VV: Siamo uno studio giovane, ma in rapida crescita. Oggi collaboriamo con professionisti da Italia, Parigi, Polonia, Portogallo, Londra e Amsterdam. La bellezza di questo modello è poter lavorare ovunque si preferisce, senza sacrificare la vita privata, anzi, integrandola nel processo creativo. Essere immersi in contesti diversi ci espone a nuovi stimoli e influenze culturali, arricchendo ogni progetto con visioni fresche e prospettive nuove. Questo approccio ci permette di selezionare il designer giusto per ogni sfida, non solo in base al background, ma anche alla posizione geografica. E poi, ci piace sperimentare: mescoliamo competenze, mettiamo insieme menti con esperienze tecniche, creative e culturali differenti. È questa flessibilità a rendere il nostro modo di lavorare dinamico.
L’esperienza stessa di Gabriele a New York si inserisce in questa visione?
Gabriele Chiave: Per oltre due anni sono stato Vice President e direttore della creatività, del design e dell’innovazione del Gruppo Estée Lauder, lavorando sull’innovazione nel beauty di lusso a livello globale, all’interno di un colosso da 18 miliardi. È questa apertura all’innovazione che intendo trasmettere insieme a Controvento al mondo del design.
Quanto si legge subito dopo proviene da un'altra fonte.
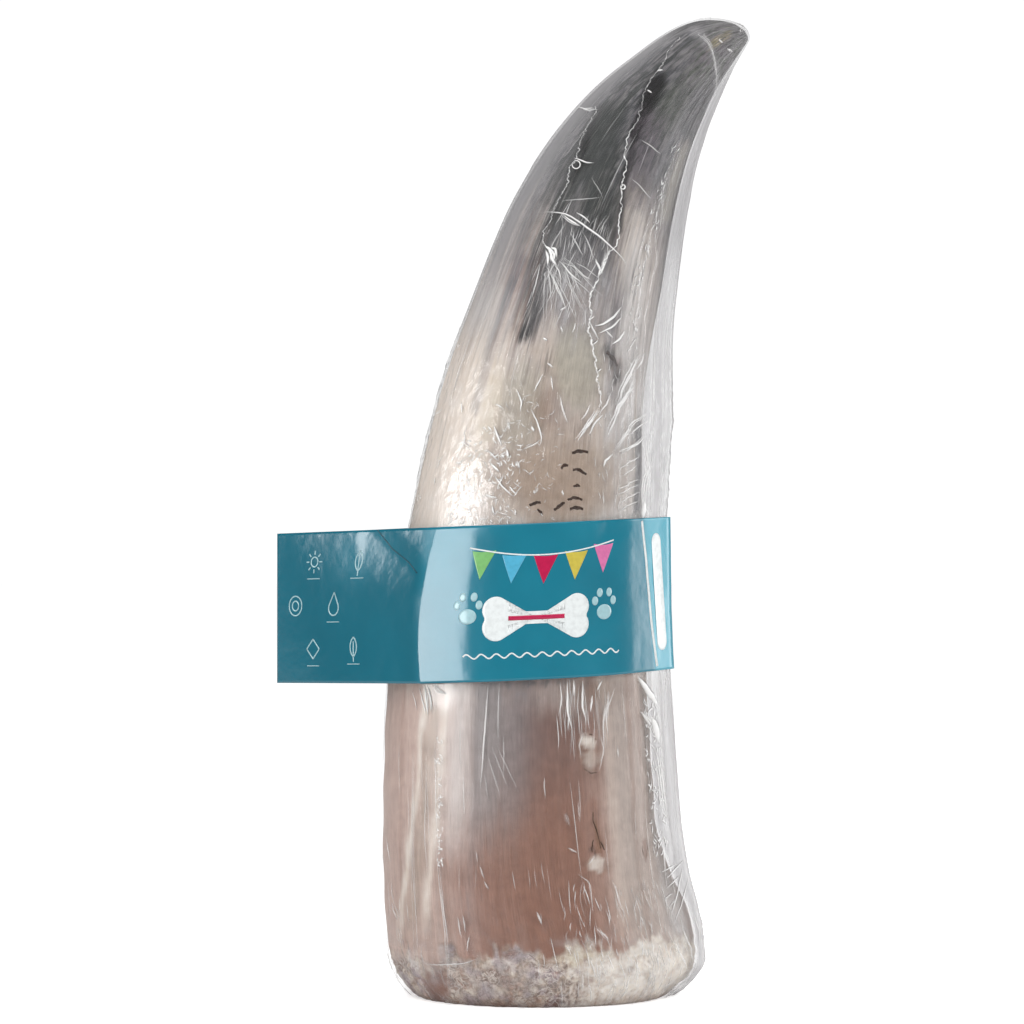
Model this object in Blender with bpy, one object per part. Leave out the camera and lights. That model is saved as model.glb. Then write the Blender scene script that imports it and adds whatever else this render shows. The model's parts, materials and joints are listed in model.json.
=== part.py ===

Cosa significa per voi “innovazione”?
GC: Parlare di innovazione è semplice, realizzarla davvero è tutta un’altra storia. L’innovazione è essenziale per l’evoluzione umana, ma in un mondo sempre più frenetico e pieno di distrazioni, diventa sempre più complesso concretizzarla. Anche nel design, i progetti vengono sviluppati e lanciati sul mercato con tempistiche impossibili, spesso poco etiche per la qualità di un prodotto. Ma innovare richiede tempo, investimenti, risorse e soprattutto pensiero. Per creare qualcosa di davvero duraturo, servirebbe un ciclo di progettazione di almeno un anno e mezzo, se non due. L’innovazione, poi, non è un concetto unico: esistono molteplici forme di innovazione, e più livelli si combinano, più il prodotto acquista valore. Oltre a quella tecnica e tecnologica, c’è l’innovazione sostenibile, culturale, sociale, funzionale ed emotiva. Non basta più pensare solo alla performance, oggi innovare significa intrecciare funzione, estetica, emozione e rilevanza culturale. Solo così si creano progetti che durano e lasciano il segno.

Oggi l’innovazione passa anche attraverso la tecnologia e l’AI: cosa ne pensate?
GC: L’intelligenza artificiale è uno strumento che integriamo spesso nel nostro lavoro, ma sempre come supporto, mai come sostituto della creatività. La vediamo come un mezzo per affinare un’idea, per dare forma e pulire una gemma grezza, senza mai toccare l’essenza più autentica: l’intuizione umana. Oggi si parla molto di nuove tecnologie e del loro impatto sul design. L’AI è ormai parte integrante del processo creativo, ma il suo ruolo resta quello di amplificare, non di sostituire. Per noi, la vera innovazione nasce sempre dalla sensibilità e dalla visione delle persone.

Facciamo allora un passo indietro. Su cosa si fonda la vostra ricerca?
GC: Dipende tutto dal contesto. Esiste una ricerca di base, ma quando si lavora per un cliente, il processo diventa molto più approfondito. Prima di progettare qualsiasi cosa, bisogna comprenderne ogni sfumatura: non solo il prodotto in sé, ma anche la brand identity, la distribuzione, la produzione, il posizionamento rispetto alla concorrenza. E poi ci sono collaborazioni speciali, come con Barovier&Toso o Baccarat, dove la storia diventa parte integrante del progetto. Sfogliare archivi secolari, scoprire schizzi fatti a mano 400 anni fa… in quei momenti l’innovazione digitale scompare, lasciando spazio alla pura manualità e all’artigianalità. Questo ci fa capire che non inventiamo nulla dal nulla. Siamo connettori di idee, di materiali, di storie e tradizioni.
Il nostro lavoro parte dallo studio del cliente, ma anche dal mondo che lo circonda. A livello personale, la mia ricerca si nutre di tutto ciò che non è direttamente legato al prodotto: arte e fotografia, eventi come la Biennale di Venezia, Miami, Basel. Ma soprattutto, osservo come cambiano le nuove generazioni, i loro desideri e il loro modo di vivere il lusso. I codici stanno cambiando, il consumo accelera, e la vera sfida è questa: interpretare la velocità con un pensiero progettuale che non insegua il consumo, ma lo renda più etico e consapevole.

A cosa state lavorando dunque, in vista anche della MDW?
VV: Non possiamo ancora svelare tutto, ma possiamo anticipare che stiamo lavorando a una collezione ampia e completa per la casa, dai pavimenti agli accessori, fino agli imbottiti. Abbiamo realizzato nuove collezioni per Fendi Casa, un brand che ha sempre creduto in noi, e avviato inedite collaborazioni, come quella con Busnelli e Contardi, per cui abbiamo disegnato una collezione di lampade. ci saranno poi altri lanci nel corso dell’anno. Possiamo anche già svelare che stiamo esplorando l’idea di creare limited edition autoprodotte, sfruttando le tecnologie e le connessioni che abbiamo per progettare, produrre e portare sul mercato prodotti firmati direttamente da noi.